Even more significantly, the Bench then hastens to add in para 15 that, “All the essential elements show that the appellant did not have any previous quarrel with the deceased; there was lack of animus. The act resulting in SI Tiwari’s death was not pre-meditated. Though it cannot be said that there was a quarrel, caused by sudden provocation, if one considers that the deceased tried to board the truck, and was perhaps in plain clothes, the instinctive reaction of the appellant was to resist; he disproportionately reacted, which resulted in the deceased being thrown off the vehicle. Such act of throwing off the deceased and driving on without pausing, appears to have been in the heat of passion, or rage. Therefore, it is held that the appellant’s conviction under Section 302 IPC was not appropriate.”

In short, the Bench then thus holds in para 16 that, “Section 304 IPC Code provides punishment for culpable homicide not amounting to murder (under Section 299 IPC). In the facts of the present case, this court is of the opinion that the appellants should be convicted for the offence punishable under the first part of Section 304 IPC, as he had the intention of causing such bodily harm, to the deceased, as was likely to result in his death, as it did.
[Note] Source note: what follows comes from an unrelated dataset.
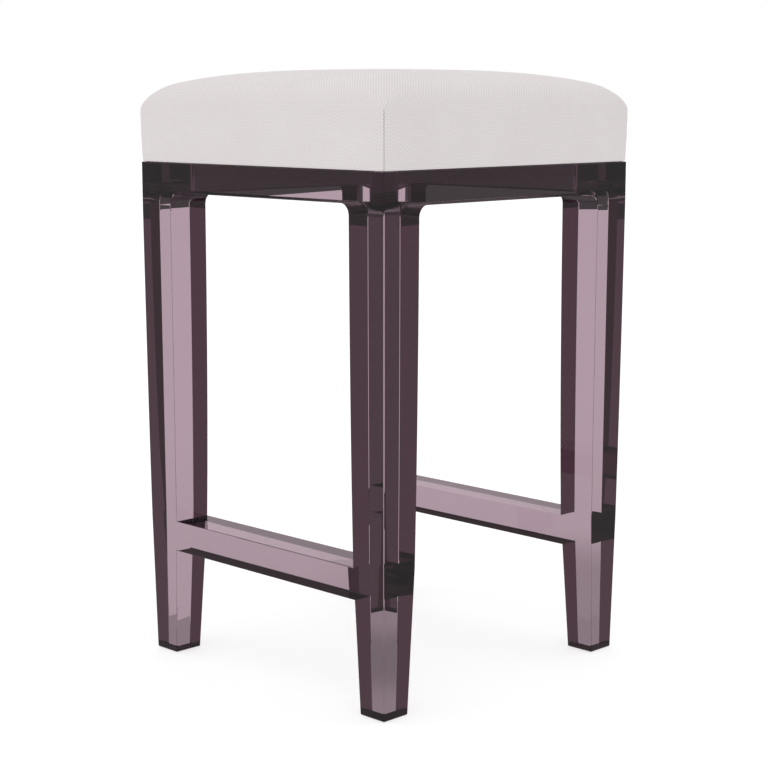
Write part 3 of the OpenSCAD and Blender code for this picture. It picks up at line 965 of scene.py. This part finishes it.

Having regard to these circumstances, the conviction recorded by the courts below, is altered to one under Section 304 Part I, IPC. The sentence too is therefore modified – instead of rigorous imprisonment (“RI”) for life, the appellant is hereby sentenced to 10 years’ RI. The direction to pay fine, is however, left undisturbed.”

Finally, the Bench then holds in para 17 that, “The appeal succeeds and is allowed in the above terms. No costs.”

It thus merits no reiteration that the Bench of Justice S Ravindra Bhat and Justice KM Joseph of the Apex Court have quite vividly illustrated the difference that lies in the degree of the act while citing the relevant case laws also. The subtle distinction between culpable homicide under Section 304 IPC and murder under Section 300 IPC is also elaborated explained as discussed hereinabove. So the picture now is entirely clear before us and nothing more remains to be said here!